One of the coolest things about mapping Troy is how it connects to other cultures. In the Hittite archives found in modern-day Ankara, there are tablets mentioning a city called Wilusa.

Wait a second. Wilusa.
Ilios.
They sound identical.

The Hittite maps place Wilusa exactly where Troy is. This tells us that Troy wasn't just a Greek legend; it was a real political player in the Hittite Empire's sphere of influence. A city of Troy map is, in many ways, a map of the friction between the East and the West. It was a bridge between the Anatolian world and the Mycenaean world.

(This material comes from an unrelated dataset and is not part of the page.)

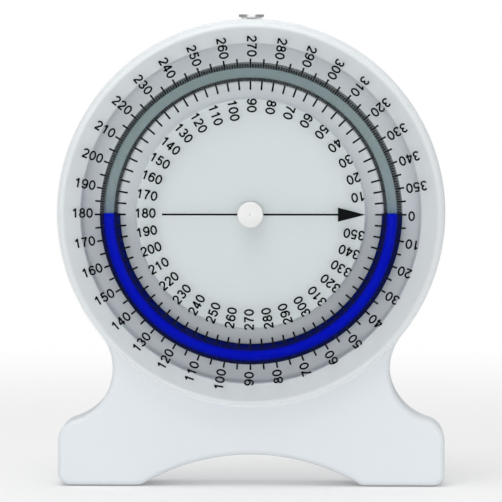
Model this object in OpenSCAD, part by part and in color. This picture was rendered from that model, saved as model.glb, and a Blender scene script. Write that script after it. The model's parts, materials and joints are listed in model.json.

Actionable Steps for Your Research or Visit

If you are planning to study or visit Troy, don't just wing it. The site is a jigsaw puzzle with half the pieces missing.

  • Download a Topographic Map Before You Go: Cell service at Hisarlik can be spotty. Have a PDF of the Blegen or Korfmann site plans saved to your phone.
  • Visit the Troy Museum First: They opened a brand-new, world-class museum about 800 meters from the site. Go there before you walk the ruins. They have 3D digital maps that show the layers shifting over time. It makes the actual pile of rocks make much more sense.
  • Check the Seasonal Lighting: If you're a photographer, the walls of Troy VI are best mapped by the eye during the "golden hour" before sunset. The shadows highlight the saw-tooth masonry that is hard to see in the flat midday sun.
  • Look at Satellite Imagery: Use Google Earth to look at the "Beşik Bay" area. This is where the Greek fleet likely anchored. You can still see the natural curve of the old harbor, even though it’s now filled with sediment.
  • Read the Walls, Not Just the Signs: Look for the transition between the rougher, smaller stones of Troy VII and the massive, dressed blocks of Troy VI. That transition is the physical record of a city trying to survive a crisis.

Troy is a place where myth and dirt collide. You can't understand the map without understanding the tragedy of the excavations, but you also can't understand the legend without seeing the physical reality of those slanting walls. It’s a small hill with a massive history.